Example Conversion Data
These common angles show how degree values correspond to decimal radians and clean π expressions.
| Degrees | Decimal radians | π expression | Turn value |
|---|---|---|---|
| 0° | 0 | 0 | 0 |
| 30° | 0.52359878 | π/6 | 1/12 |
| 45° | 0.78539816 | π/4 | 1/8 |
| 90° | 1.57079633 | π/2 | 1/4 |
| 180° | 3.14159265 | π | 1/2 |
| 270° | 4.71238898 | 3π/2 | 3/4 |
| 360° | 6.28318531 | 2π | 1 |
Formula Used
Convert decimal degrees by multiplying the degree value by π and dividing by 180.
radians = degrees × π ÷ 180For degrees, minutes, and seconds, first change the entry into decimal degrees.
decimal degrees = sign × (|degrees| + minutes ÷ 60 + seconds ÷ 3600)When the input is already a multiple of π, multiply the coefficient by π.
radians = π coefficient × πNormalization returns a coterminal result within one full cycle.
normalized radians = ((radians mod 2π) + 2π) mod 2πHow to Use This Calculator
- Select the format used by your original angle.
- Enter the degree, DMS, radian, or π-coefficient value.
- Choose the decimal precision and π denominator detail.
- Keep normalization selected when you need one-cycle output.
- Press Convert to Radians and review the result above.
- Use CSV or PDF download when you need a record.
Understanding Radian Mode
One angle, different labels
Radian mode changes how an angle is represented. It does not change the angle itself. The same turn has different numerical labels in degrees and radians. A full turn equals 360 degrees and 2π radians. A quarter turn equals 90 degrees and π/2 radians.
Why radians matter
Radian measure connects directly with circular motion. It compares arc length with radius. One radian is the angle made when an arc length equals the radius. This relationship makes many trigonometric formulas simpler. Calculus, physics, and engineering usually assume radians. Derivatives of sine and cosine use their familiar forms only when angles are measured in radians.
Calculator mode and conversion
Many handheld and online calculators have degree and radian settings. Selecting radian mode affects trigonometric keys such as sin, cos, tan, asin, acos, and atan. It does not automatically convert a number you already typed. For example, sin(30) means sin(30 radians) in radian mode. That is very different from sin(30 degrees). Convert the input first when necessary.
Using flexible inputs
This calculator focuses on conversion rather than calculator settings. Enter an angle in decimal degrees, degrees-minutes-seconds, decimal radians, or a multiple of π. Choose a precision that suits the task.

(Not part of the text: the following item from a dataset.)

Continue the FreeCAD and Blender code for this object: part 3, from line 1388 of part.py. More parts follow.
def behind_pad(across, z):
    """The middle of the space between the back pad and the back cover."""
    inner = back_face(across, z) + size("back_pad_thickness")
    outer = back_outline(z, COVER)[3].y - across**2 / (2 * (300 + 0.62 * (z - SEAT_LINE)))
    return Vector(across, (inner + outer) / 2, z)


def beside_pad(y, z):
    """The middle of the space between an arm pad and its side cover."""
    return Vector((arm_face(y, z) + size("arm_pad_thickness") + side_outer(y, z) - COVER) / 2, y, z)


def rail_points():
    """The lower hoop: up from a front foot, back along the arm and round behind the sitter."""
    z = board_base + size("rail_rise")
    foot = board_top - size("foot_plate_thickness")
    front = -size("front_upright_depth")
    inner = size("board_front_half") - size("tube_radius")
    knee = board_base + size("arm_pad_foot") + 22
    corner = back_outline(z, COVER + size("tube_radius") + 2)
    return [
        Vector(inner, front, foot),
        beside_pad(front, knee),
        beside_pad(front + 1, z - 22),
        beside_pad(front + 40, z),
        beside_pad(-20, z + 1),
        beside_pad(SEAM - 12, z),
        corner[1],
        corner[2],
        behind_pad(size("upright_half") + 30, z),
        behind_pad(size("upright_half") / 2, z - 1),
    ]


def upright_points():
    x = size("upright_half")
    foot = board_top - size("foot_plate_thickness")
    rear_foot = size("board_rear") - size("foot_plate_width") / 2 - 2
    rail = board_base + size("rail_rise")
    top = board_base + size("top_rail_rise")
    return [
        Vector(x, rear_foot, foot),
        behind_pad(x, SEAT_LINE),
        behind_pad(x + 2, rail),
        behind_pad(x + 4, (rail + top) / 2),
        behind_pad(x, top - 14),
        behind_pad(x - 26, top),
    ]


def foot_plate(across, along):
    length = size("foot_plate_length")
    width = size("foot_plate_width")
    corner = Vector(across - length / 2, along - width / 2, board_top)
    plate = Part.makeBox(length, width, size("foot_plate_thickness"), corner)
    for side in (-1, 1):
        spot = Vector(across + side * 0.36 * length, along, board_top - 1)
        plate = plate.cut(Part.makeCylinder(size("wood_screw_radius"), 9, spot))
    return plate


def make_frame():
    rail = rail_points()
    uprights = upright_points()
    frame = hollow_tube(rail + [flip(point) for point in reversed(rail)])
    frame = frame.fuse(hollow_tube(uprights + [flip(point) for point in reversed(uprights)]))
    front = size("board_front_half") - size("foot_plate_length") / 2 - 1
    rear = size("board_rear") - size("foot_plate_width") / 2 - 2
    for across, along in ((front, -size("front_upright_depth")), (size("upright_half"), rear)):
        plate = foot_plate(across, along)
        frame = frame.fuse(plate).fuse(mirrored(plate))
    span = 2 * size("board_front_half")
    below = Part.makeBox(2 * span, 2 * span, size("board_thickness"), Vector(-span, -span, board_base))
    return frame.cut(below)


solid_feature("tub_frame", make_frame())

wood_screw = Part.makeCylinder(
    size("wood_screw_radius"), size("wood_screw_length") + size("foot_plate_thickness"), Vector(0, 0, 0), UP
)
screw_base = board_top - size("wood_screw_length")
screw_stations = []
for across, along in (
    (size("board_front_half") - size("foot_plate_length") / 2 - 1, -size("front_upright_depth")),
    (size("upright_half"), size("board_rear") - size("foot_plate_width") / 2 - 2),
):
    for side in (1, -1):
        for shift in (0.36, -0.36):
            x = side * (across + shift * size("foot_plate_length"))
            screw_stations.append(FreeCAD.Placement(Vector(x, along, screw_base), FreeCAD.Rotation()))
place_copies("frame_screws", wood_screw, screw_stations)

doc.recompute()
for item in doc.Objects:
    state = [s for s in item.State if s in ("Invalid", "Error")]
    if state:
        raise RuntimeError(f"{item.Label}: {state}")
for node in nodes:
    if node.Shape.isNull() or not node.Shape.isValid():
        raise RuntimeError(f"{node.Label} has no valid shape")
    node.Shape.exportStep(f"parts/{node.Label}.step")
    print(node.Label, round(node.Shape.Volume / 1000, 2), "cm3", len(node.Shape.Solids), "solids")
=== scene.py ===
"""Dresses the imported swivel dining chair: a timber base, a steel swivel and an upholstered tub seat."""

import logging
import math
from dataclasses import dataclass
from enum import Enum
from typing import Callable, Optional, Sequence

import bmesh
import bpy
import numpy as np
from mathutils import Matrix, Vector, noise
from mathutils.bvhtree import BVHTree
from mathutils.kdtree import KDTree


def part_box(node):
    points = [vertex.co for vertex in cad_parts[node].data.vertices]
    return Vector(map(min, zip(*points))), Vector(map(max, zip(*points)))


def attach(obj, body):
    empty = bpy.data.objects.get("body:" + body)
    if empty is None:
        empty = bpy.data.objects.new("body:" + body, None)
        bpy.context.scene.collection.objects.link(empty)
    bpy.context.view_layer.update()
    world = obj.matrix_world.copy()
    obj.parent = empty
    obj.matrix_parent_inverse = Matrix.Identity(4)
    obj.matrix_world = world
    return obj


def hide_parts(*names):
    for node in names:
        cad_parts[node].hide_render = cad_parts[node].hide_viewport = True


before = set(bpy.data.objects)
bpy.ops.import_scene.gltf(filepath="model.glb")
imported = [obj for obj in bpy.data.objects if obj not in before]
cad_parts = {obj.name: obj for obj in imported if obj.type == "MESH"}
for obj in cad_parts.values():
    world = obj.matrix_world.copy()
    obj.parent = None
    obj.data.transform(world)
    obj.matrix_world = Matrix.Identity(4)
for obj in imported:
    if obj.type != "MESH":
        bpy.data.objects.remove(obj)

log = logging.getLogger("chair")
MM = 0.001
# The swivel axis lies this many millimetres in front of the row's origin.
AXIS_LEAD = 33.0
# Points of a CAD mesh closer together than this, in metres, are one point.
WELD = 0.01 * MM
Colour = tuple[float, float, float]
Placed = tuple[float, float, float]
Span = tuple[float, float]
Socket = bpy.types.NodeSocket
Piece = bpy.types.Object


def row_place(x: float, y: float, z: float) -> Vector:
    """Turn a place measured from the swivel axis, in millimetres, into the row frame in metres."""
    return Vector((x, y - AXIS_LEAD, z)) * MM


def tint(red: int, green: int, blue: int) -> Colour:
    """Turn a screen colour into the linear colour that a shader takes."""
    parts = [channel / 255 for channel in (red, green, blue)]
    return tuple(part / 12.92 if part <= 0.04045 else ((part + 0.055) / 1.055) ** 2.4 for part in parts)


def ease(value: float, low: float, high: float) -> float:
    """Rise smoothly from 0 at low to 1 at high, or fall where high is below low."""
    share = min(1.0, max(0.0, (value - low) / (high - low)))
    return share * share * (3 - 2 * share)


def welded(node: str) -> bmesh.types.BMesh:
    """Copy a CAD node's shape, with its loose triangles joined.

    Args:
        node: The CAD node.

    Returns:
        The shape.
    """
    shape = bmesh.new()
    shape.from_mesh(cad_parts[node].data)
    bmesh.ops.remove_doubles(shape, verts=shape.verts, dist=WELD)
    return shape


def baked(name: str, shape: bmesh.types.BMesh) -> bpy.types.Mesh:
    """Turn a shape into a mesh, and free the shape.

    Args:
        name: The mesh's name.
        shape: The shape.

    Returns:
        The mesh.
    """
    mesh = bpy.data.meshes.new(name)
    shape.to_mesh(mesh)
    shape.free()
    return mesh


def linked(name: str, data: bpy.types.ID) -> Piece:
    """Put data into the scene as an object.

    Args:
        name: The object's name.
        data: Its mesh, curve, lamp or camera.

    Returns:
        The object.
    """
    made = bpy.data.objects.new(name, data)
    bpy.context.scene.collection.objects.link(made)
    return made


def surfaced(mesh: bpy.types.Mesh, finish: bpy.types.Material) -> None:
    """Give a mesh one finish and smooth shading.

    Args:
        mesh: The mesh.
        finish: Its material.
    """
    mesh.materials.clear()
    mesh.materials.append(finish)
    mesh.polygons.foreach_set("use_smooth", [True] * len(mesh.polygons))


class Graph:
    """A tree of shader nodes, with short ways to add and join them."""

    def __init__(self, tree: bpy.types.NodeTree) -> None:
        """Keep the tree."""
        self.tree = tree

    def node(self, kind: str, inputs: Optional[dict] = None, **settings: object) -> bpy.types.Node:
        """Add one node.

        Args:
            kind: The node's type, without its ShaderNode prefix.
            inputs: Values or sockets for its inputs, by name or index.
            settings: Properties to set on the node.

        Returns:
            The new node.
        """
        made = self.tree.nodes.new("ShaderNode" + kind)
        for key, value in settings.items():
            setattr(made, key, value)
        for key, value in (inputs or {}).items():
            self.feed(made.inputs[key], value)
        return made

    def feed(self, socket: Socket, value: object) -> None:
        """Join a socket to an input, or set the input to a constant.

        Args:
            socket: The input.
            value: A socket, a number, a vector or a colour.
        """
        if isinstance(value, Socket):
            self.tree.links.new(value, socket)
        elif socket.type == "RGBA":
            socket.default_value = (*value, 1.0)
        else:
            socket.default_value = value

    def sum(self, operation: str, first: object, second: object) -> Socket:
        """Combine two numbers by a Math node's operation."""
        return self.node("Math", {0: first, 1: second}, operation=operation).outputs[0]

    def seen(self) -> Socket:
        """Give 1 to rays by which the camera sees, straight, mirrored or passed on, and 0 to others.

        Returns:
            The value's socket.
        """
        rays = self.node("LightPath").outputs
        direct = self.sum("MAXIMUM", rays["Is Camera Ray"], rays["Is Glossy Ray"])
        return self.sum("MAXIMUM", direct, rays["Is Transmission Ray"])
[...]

Select normalization when you need a value between zero and 2π. Normalization is helpful for bearings, rotations, graphics, and periodic functions.
Pi notation and decimal values
Pi notation can be clearer than long decimals. For example, 180 degrees becomes π radians. A 45-degree angle becomes π/4 radians. Decimal output remains useful for numerical software and measured data. Use both views when comparing textbook work with a calculator screen.

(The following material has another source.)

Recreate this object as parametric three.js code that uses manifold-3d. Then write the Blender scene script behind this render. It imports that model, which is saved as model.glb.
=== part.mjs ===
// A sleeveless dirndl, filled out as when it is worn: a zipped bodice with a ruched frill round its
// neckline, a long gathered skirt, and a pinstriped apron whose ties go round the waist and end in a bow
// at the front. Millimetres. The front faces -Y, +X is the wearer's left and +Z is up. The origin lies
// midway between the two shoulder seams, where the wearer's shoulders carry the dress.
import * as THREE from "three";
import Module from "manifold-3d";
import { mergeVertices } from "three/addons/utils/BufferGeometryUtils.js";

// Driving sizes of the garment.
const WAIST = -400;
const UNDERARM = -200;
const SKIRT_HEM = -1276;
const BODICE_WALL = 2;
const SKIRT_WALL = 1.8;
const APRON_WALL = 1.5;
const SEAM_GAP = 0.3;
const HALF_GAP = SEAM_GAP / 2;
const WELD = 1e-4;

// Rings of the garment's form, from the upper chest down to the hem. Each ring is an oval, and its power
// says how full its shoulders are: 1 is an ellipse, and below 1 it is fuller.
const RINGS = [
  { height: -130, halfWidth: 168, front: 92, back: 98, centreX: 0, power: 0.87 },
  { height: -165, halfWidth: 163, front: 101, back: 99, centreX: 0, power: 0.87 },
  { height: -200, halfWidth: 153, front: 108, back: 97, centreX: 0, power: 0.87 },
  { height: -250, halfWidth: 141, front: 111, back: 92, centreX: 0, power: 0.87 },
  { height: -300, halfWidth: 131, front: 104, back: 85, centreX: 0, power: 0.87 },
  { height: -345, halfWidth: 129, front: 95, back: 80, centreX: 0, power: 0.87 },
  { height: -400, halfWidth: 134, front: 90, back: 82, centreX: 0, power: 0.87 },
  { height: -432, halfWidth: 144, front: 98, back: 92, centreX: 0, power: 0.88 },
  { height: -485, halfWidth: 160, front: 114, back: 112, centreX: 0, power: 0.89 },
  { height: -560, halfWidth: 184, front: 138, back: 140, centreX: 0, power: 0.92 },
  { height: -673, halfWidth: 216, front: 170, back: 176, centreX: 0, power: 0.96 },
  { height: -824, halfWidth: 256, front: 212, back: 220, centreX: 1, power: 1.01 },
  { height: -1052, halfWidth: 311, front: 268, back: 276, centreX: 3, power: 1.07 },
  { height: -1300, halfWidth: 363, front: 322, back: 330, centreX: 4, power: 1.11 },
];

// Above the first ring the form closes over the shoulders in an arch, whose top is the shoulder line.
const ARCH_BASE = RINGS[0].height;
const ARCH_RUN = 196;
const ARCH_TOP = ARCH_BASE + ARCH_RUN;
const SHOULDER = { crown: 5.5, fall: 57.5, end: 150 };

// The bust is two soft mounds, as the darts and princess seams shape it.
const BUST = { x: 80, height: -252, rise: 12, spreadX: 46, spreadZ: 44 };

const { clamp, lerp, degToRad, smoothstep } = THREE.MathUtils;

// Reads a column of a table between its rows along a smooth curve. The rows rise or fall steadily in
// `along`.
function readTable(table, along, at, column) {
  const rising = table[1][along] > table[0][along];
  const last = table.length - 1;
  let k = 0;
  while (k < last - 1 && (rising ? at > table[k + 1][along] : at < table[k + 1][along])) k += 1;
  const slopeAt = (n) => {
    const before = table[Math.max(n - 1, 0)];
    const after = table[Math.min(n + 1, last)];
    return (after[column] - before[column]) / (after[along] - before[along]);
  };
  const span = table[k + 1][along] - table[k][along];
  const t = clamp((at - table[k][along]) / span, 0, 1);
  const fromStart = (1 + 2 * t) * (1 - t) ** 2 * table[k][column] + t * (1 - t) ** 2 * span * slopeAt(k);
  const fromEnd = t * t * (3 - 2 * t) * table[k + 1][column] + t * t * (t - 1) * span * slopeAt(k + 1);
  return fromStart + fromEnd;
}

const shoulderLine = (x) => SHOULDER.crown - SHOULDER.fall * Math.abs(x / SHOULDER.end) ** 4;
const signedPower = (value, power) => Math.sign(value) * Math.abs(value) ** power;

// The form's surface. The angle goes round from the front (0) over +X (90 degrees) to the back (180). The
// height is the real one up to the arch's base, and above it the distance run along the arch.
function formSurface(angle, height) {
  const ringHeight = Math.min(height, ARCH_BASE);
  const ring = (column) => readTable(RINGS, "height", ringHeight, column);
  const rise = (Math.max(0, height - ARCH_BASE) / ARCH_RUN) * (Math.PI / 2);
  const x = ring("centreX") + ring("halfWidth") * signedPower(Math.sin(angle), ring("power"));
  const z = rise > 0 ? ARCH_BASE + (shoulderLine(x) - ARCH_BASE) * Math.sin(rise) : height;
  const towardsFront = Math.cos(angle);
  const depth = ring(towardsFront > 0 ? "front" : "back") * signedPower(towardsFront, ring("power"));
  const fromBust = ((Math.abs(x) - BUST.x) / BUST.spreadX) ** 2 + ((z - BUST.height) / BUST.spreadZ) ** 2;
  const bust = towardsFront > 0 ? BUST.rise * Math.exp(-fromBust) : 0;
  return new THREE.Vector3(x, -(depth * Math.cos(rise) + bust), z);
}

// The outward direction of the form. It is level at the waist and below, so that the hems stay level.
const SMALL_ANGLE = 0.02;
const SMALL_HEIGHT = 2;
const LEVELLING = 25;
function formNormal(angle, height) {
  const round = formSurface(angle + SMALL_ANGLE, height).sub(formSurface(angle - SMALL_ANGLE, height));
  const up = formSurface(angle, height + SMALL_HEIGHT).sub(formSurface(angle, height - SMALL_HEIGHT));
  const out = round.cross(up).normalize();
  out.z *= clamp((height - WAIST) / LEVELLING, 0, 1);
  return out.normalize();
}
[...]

Negative and repeated turns
Be careful with negative values and large rotations. Negative angles describe reverse direction. Values beyond one full turn still remain valid. The normalized result shows an equivalent angle within one cycle. The original result retains the exact rotation information.
Working with DMS values
DMS input is useful for surveying, navigation, and geographic coordinates. Keep minutes and seconds below sixty. A negative DMS angle should normally use a negative degree value, with positive minutes and seconds. This tool handles that convention consistently.
Checking units before use
Check the selected input format before calculating. Verify whether your source value already uses radians. Then copy the decimal result or the nearest π fraction. Good unit control prevents mistakes in graphs, formulas, and computer programs.
Rounding and software
Radian mode also matters when entering inverse trigonometric results. An inverse key may return radians even when a display setting can be changed. In spreadsheets and programming languages, functions often expect radians by default. Convert degree data at the boundary of your calculation. Keep the remaining formulas in one unit system.
Practical accuracy checks
Results should be rounded only at the end. Early rounding can move a value away from a clean pi fraction. Keep digits during intermediate work. Then select a reporting precision appropriate for the measurement. A diagram can provide a quick reasonableness check. Use it before important calculations and technical reports. Angles near 57.3 degrees are about one radian. Angles near 114.6 degrees are about two radians.
Frequently Asked Questions
1. What does radian mode mean?
Radian mode makes trigonometric keys interpret entered angles as radians. A full circle is 2π radians. It changes the unit expected by sine, cosine, tangent, and inverse-trigonometric operations.
2. How do I change degrees to radians?
Use degrees × π ÷ 180. Enter the degree value, choose decimal degrees, and calculate. The tool can also show an equivalent π-based result.
3. Does selecting radian mode convert stored numbers?
No. Mode selection changes interpretation of later trigonometric input. A number typed as 30 is treated as 30 radians, not 30 degrees. Convert it first when the source is degrees.
4. What is 90 degrees in radians?
Ninety degrees equals π/2 radians. Its decimal form is approximately 1.57079633 radians. This is one quarter of a full circular turn.
5. Why does this converter show a π expression?
Pi notation preserves common exact angles clearly. It is especially useful for trigonometry, geometry, and classroom work. The displayed fraction is the nearest match allowed by your selected denominator limit.
6. What does normalization do?
Normalization changes an angle to an equivalent value from 0 up to, but not including, 2π. It is useful when only the final direction on one cycle matters.
7. Can I enter negative angles?
Yes. Negative angles represent rotation in the opposite direction. Select normalization to convert them into their positive coterminal equivalents within one full turn.
8. How should I enter degrees, minutes, and seconds?
Place the signed value in degrees. Enter minutes and seconds as nonnegative values below 60. For example, −12° 30′ 0″ uses −12 for degrees and 30 for minutes.
9. Are radians required in calculus?
Most standard calculus formulas assume radians. Trigonometric derivatives, limits, and series relationships use their usual forms only when the angle measure is in radians.
10. Can I save my result?
Yes. After a successful calculation, use Download CSV for spreadsheet data or Download PDF for a compact record of the result values.
11. Why should I check angle units?
Correct units deliver reliable answers for every math calculation.